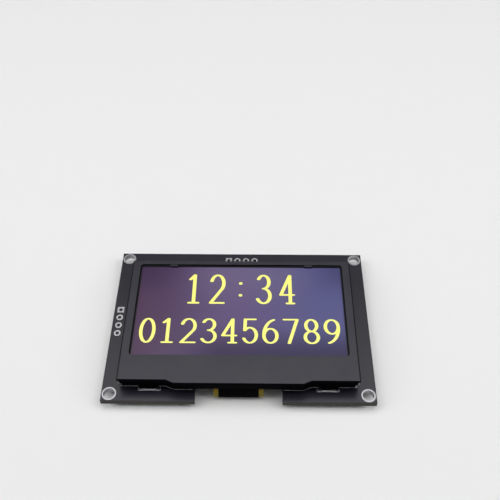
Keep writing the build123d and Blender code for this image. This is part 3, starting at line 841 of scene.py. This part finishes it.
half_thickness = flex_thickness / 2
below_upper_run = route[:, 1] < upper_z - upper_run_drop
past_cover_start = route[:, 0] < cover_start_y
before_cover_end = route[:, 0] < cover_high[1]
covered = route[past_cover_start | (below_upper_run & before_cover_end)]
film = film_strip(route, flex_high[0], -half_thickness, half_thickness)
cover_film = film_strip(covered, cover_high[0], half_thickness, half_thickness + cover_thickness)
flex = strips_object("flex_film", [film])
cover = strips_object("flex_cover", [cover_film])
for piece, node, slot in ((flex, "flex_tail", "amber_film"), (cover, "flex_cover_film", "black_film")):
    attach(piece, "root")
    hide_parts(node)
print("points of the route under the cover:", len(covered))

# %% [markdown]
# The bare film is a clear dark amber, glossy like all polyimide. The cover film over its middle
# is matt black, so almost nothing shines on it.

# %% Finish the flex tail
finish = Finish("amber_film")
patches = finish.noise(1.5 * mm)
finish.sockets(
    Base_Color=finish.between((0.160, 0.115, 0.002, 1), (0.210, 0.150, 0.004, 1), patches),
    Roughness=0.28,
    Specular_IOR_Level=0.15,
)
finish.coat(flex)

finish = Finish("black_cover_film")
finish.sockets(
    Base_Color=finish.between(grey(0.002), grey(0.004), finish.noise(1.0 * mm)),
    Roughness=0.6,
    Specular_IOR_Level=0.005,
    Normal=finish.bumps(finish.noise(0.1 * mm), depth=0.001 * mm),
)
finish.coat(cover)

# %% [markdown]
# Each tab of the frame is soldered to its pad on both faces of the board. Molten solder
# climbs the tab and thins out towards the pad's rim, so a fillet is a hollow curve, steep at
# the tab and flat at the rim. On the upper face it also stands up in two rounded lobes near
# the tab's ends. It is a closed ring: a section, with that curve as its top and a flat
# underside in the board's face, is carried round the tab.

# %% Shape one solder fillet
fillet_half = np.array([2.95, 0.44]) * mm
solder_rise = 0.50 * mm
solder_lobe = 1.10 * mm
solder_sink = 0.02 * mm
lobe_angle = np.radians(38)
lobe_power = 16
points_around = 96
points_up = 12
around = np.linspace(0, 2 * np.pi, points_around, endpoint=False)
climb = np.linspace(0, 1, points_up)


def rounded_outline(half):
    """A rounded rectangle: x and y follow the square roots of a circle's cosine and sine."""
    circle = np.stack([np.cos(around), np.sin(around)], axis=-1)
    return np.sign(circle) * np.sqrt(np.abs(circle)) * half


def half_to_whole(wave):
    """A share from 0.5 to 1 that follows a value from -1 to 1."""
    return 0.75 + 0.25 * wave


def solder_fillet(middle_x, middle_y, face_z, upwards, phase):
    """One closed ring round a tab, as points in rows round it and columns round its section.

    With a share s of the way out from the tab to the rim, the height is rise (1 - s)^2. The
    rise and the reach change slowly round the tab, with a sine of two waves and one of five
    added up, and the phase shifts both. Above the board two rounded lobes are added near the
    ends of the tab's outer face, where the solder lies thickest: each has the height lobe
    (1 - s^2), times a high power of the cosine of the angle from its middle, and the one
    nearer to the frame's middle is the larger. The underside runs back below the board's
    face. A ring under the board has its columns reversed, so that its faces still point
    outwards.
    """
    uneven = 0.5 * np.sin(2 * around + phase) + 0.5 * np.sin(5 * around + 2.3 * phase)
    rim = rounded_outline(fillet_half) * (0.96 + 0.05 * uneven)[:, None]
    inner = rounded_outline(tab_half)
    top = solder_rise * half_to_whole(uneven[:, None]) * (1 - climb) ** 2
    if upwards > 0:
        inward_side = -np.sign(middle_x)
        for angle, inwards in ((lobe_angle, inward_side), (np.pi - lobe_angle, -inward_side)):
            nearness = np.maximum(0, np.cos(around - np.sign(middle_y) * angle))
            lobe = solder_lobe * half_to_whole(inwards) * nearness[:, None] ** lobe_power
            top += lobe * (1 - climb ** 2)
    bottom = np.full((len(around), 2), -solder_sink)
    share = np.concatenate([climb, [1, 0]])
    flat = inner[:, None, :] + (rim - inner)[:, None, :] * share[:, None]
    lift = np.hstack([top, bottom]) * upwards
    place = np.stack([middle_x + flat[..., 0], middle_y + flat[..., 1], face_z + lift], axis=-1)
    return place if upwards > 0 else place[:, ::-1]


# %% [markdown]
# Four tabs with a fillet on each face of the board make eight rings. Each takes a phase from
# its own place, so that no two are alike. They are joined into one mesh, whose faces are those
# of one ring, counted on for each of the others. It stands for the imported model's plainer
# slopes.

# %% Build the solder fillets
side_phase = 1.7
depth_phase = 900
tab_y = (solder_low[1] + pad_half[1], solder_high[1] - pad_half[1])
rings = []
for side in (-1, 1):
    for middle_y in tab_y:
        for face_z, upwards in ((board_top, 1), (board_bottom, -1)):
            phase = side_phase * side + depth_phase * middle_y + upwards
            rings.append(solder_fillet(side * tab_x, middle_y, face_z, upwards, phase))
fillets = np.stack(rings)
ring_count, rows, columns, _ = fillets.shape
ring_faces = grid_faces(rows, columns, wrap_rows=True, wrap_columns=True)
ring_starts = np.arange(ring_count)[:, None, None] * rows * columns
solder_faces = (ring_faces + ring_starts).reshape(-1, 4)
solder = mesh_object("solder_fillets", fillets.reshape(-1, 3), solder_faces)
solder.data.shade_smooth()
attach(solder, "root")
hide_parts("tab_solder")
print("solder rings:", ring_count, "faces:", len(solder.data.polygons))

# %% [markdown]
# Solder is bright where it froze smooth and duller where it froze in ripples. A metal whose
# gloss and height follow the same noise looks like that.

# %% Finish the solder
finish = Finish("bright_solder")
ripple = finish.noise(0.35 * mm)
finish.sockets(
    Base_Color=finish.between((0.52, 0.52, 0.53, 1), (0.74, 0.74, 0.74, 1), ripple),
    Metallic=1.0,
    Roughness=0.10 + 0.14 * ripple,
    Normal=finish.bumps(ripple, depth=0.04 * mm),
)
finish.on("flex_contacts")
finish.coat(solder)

* * *

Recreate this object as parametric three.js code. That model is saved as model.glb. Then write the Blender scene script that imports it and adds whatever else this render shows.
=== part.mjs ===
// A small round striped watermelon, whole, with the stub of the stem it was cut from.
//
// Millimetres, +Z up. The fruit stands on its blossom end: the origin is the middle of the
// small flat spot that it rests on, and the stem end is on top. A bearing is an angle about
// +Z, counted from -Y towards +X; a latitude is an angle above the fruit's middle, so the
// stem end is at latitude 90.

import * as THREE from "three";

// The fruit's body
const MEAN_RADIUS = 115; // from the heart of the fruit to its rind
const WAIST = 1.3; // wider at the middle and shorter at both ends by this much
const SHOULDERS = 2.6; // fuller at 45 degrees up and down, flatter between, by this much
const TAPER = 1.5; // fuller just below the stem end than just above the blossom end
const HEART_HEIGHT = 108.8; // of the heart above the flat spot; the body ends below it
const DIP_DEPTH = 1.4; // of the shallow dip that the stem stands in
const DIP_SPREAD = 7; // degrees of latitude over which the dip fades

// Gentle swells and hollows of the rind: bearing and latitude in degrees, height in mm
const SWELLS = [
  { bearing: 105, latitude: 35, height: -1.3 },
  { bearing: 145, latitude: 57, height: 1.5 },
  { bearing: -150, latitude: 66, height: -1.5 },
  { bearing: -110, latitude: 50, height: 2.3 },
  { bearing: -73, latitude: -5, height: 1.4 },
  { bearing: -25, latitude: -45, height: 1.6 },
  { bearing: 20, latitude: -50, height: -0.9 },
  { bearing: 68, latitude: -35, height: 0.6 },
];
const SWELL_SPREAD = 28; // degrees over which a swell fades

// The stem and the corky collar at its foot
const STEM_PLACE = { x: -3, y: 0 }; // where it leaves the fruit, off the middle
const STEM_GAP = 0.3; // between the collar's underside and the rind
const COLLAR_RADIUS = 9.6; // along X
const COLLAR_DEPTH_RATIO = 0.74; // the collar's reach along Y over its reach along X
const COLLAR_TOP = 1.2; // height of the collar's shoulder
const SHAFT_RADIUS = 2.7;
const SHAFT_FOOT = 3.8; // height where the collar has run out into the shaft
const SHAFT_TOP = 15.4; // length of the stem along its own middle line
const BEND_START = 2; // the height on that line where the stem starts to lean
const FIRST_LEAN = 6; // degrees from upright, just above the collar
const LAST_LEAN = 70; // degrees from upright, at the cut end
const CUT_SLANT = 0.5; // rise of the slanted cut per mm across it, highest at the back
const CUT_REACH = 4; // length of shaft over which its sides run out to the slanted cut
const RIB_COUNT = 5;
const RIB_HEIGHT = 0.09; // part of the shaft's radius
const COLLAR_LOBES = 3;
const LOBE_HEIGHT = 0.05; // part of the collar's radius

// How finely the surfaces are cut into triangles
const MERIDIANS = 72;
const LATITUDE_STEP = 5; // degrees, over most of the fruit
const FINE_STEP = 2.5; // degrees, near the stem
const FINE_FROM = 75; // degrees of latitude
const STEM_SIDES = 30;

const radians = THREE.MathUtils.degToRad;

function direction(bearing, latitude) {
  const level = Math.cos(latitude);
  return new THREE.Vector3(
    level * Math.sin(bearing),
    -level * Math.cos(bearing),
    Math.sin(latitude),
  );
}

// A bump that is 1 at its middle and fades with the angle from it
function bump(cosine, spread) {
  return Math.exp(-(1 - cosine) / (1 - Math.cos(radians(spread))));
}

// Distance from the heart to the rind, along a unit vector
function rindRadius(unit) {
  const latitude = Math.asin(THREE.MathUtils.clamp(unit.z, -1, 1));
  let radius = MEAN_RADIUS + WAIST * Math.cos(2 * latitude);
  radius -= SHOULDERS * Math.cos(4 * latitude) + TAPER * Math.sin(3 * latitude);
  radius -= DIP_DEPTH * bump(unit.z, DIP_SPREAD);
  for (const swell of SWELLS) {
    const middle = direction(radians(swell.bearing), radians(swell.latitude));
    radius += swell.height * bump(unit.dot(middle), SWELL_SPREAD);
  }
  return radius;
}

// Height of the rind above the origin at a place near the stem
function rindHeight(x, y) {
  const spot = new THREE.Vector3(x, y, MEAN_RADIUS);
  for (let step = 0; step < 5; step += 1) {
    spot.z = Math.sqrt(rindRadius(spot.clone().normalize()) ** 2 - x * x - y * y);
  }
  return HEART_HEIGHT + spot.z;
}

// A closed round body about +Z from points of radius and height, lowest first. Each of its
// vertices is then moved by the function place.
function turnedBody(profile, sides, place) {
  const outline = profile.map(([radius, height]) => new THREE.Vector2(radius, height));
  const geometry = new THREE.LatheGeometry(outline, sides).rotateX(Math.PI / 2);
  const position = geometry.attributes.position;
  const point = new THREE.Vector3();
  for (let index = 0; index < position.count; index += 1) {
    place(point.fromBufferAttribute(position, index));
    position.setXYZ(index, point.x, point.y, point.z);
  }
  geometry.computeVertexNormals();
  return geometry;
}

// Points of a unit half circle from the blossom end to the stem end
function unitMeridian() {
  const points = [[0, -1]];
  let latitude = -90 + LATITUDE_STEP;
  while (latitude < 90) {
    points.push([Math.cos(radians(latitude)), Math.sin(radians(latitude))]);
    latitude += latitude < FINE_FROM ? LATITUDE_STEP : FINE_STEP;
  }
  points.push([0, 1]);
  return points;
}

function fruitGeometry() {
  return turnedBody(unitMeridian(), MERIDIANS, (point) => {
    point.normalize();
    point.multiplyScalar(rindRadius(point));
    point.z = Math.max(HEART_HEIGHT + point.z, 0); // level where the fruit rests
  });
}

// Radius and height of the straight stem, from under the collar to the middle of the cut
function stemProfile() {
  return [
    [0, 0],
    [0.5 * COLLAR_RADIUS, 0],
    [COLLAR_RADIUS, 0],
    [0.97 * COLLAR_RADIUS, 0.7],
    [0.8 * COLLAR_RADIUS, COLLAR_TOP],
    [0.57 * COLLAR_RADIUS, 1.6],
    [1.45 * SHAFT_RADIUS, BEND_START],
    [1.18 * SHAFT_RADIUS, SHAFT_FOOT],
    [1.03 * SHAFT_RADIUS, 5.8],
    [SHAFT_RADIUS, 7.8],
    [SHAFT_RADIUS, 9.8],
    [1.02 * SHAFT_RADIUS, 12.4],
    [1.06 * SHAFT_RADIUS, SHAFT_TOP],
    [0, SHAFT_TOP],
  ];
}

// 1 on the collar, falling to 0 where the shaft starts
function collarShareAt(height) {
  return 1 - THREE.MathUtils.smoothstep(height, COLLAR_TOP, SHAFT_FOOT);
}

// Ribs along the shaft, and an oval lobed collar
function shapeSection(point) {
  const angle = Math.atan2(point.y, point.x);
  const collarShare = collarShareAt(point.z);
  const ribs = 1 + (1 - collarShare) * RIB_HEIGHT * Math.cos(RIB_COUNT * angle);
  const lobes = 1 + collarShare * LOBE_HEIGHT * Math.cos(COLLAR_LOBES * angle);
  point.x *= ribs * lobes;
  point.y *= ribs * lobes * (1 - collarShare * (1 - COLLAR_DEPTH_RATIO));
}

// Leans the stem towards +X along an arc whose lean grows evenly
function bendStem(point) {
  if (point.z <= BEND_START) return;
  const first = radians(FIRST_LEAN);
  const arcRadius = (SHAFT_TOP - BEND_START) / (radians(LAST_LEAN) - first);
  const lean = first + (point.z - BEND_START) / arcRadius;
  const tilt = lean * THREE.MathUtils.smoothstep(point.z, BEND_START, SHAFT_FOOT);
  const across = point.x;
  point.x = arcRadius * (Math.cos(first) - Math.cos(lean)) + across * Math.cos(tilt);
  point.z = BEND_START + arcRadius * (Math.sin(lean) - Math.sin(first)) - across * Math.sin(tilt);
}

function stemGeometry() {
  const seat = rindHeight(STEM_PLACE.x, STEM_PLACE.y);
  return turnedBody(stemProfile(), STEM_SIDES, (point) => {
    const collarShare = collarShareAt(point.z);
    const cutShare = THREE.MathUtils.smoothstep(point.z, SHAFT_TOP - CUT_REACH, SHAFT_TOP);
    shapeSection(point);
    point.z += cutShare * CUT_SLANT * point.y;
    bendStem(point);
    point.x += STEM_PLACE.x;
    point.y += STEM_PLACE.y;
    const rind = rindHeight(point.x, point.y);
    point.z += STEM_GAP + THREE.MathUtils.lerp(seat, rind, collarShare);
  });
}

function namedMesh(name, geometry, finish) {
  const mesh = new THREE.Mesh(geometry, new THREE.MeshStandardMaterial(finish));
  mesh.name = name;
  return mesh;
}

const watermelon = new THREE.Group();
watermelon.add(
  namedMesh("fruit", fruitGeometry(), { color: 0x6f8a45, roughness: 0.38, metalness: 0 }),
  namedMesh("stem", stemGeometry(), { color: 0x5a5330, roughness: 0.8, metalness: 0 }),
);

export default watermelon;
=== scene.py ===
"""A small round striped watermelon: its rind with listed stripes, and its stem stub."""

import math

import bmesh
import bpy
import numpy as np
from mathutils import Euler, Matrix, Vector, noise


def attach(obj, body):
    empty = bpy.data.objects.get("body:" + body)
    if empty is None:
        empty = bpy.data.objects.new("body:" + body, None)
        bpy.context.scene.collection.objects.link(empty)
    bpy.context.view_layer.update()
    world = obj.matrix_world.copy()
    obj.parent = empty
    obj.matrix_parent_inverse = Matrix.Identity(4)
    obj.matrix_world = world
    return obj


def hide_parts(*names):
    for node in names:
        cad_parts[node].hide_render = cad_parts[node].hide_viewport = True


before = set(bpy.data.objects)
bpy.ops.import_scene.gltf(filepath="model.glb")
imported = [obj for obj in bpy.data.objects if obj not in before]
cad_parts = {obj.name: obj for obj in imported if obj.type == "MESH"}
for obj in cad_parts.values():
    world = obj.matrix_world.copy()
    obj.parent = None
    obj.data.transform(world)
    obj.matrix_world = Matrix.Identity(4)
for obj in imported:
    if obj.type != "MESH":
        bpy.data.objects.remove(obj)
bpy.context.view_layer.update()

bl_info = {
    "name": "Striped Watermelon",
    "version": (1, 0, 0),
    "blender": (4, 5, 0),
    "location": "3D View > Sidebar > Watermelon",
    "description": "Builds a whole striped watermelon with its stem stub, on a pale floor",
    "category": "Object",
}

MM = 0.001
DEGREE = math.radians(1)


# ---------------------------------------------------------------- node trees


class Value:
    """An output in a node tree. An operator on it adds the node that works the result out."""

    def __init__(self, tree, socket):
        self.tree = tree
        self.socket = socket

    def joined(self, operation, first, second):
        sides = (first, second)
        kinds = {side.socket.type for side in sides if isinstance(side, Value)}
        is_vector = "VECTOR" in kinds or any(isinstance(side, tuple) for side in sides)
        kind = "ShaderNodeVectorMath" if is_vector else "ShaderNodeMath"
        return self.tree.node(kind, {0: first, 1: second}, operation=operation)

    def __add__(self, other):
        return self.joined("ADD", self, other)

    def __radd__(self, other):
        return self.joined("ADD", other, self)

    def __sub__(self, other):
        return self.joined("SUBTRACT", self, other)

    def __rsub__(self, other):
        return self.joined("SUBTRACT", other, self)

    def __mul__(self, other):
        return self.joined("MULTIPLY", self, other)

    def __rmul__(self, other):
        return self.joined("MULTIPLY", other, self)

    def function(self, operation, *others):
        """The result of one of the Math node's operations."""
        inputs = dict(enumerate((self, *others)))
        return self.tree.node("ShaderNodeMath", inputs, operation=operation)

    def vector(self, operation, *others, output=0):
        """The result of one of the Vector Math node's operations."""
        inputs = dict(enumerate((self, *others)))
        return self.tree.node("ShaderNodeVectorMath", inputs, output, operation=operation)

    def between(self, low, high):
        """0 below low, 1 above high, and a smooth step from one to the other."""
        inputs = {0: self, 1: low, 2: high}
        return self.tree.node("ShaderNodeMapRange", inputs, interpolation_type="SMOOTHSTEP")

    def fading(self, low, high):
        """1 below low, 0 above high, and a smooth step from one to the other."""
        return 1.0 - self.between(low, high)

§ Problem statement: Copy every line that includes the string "data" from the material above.

§ Task answer:
solder.data.shade_smooth()
print("solder rings:", ring_count, "faces:", len(solder.data.polygons))
    empty = bpy.data.objects.get("body:" + body)
        empty = bpy.data.objects.new("body:" + body, None)
before = set(bpy.data.objects)
imported = [obj for obj in bpy.data.objects if obj not in before]
    obj.data.transform(world)
        bpy.data.objects.remove(obj)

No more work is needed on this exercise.